11 thoughts on - 7.1 Install With Areca Arc-1224

  • Have you looked at the log files in /mnt/sysimage/root/?

    ————- Quoting broken in this mailer ———-

  • anaconda will try to delete an rpm file if it gets an IOError. Your media may be corrupt. Check that first.

  • anaconda will try to delete an rpm file if it gets an IOError. Your media may be corrupt. Check that first.

    —– Above quoted —

  • That’s not the same as checking the media for corruption. You may be able to read all of the files, but if the data is corrupt, rpm may throw and IOError.

    So, the next thing to do is check your media. The DVD should offer to do that first when you boot from it.

  • I’m not entirely sure, but at this point I’d suggest that you use a different media type. Maybe a USB drive.

  • <>

    you might try verifying that system you are getting error message on has a good cd/dvd drive.

    burn another dvd at at least 4 speeds slower.

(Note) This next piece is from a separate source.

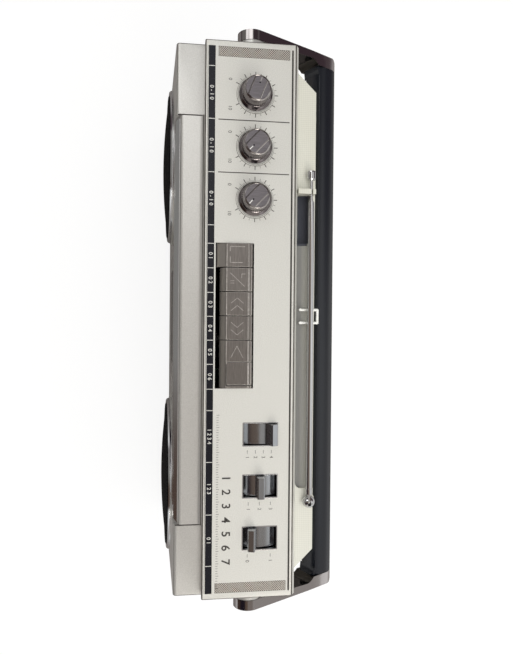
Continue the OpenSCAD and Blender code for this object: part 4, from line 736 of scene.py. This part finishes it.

    if runs ok, bad drive.

    if still fails, bad drive.

    another way you can check is to pull iso on system you are having problem with and burn dvd.

    if you get error, get a new drive.

  • you might try verifying that system you are getting error message on has a good cd/dvd drive.

    burn another dvd at at least 4 speeds slower.

    if runs ok, bad drive.

    if still fails, bad drive.

    another way you can check is to pull iso on system you are having problem with and burn dvd.

    if you get error, get a new drive.

    ——– Above quoted ——

  • . wise decision.

    optical drives do not fair well burning a lot of dvd’s.

    thru the years of dealing with cd/dvd burners, i have found the above trouble shooting checks to prove out bad drives due to the increased voltage needed for dvd burning shortens laser’s life.

    with low prices of optical drives today, it is almost worth wild to keep a usb optical drive around for when needed. ;-)

  • good burners will burn many hundreds of DVD-R/+R before they conk, I
    know, I’ve done just that, and worn out a few drives :)

    my experience is, find out what your drives maximum CLV speed is, and burn at that rather than let it spin up to the higher CAV speeds, and your burns will be more reliable and work in more readers. most later drives, thats 8X

    now, its been a few years since I’ve done a lot of disk burning, and my current drives are all a couple years old. my newer main PC has a Lite-On iHBS112 in it, which is a blu-ray burner, although I’ve never used that functionality (I have read a few dozen BD video disks).
    specs on it say it burns DVD+/-R 16X CAV and 8X max by Zone CLV, so I’d use it at 8X. 16X CAV reading is just fine.

    the other thing that kills optical disks is fine dust collecting on the lens assembly with age. This dust is nearly invisible unless you use a very high power magnifier and very bright oblique light, but very carefully cleaning said laser lens can resurrect a flakey drive (treat it like a fine camera lens, use a air puffer to blow off coarse dust, then a clean soft camel hair brush very gently to clean it). as the drives are so cheap, its hardly worth the effort of disassembly unless your time is worthless.